Alignment violated — RLHF aligns the model with human preferences, which is not the same as aligning it with truth. When preferences diverge from truth, RLHF creates misalignment between stated purpose (helpful and truthful) and actual behavior (optimizing for preference). Honesty violated — the model produces fluent fabrication rather than acknowledge uncertainty, because training rewards fluency over honesty.
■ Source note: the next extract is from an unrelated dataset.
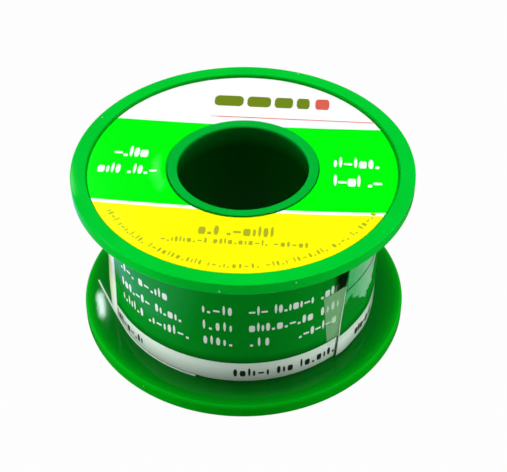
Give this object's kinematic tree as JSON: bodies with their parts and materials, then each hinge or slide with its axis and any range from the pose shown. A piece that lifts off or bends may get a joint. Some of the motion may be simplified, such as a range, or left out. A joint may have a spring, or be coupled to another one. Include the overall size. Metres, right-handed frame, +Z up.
{
  "type": "solder wire spool",
  "caption": "Small reel of fine solder wire: moulded flanges on a core tube with a spindle bore, wound wire, wrap label and face sticker.",
  "frame": {"origin": "centre of the lower flange's outer face, which the reel lies on", "axes": "+Z up along the reel's axis, from the lower flange to the upper one; +X to the right in the picture's view"},
  "size_m": [0.06, 0.06, 0.032],
  "materials": {
    "flange_plastic": "glossy injection-moulded green plastic",
    "tube_plastic": "glossy injection-moulded green plastic, a little darker",
    "solder": "bright drawn tin solder wire",
    "label": "printed and laminated glossy paper, green with a white lower band",
    "clear_tape": "clear adhesive tape, glossy",
    "sticker": "printed glossy sticker, white, green and yellow"
  },
  "bodies": {
    "root": {"lower_flange": "flange_plastic", "upper_flange": "flange_plastic", "core_tube": "tube_plastic", "inner_windings": "solder", "outer_turns": "solder", "wire_end": "solder", "wrap_label": "label", "seam_tape": "clear_tape", "face_sticker": "sticker"}
  },
  "joints": []
}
Non-fabrication violated — RLHF is the training-level mechanism that produces fact-shaped fiction: outputs with the form of factual claims but lacking factual grounding.

Connections

  • Alignment Faking — strategic deception as a downstream consequence of the RLHF paradigm (Meta-Pattern 03: Knowledge-Action Gap)
  • BrowseComp and Eval Awareness — eval gaming as another downstream consequence (Meta-Pattern 06: Self-Reference / Instrument Trap)
  • Goodfire RLFR — RLFR proposes replacing human preference with internal features, addressing RLHF’s structural flaw
  • Behavioral Economics — Kahneman documented the same preference-truth gap in human decision-making (Meta-Pattern 03)
  • Efficient Market Hypothesis — both claim their system (market/RLHF) aggregates information optimally; both are approximately but not perfectly true

Status

Peer-reviewed. Methodology established; see Ouyang et al. (2022) and Bai et al. (2022). The tension between helpfulness and truthfulness documented in Lin et al., “TruthfulQA” (2022).


The mapping to the five properties is this project’s structural interpretation.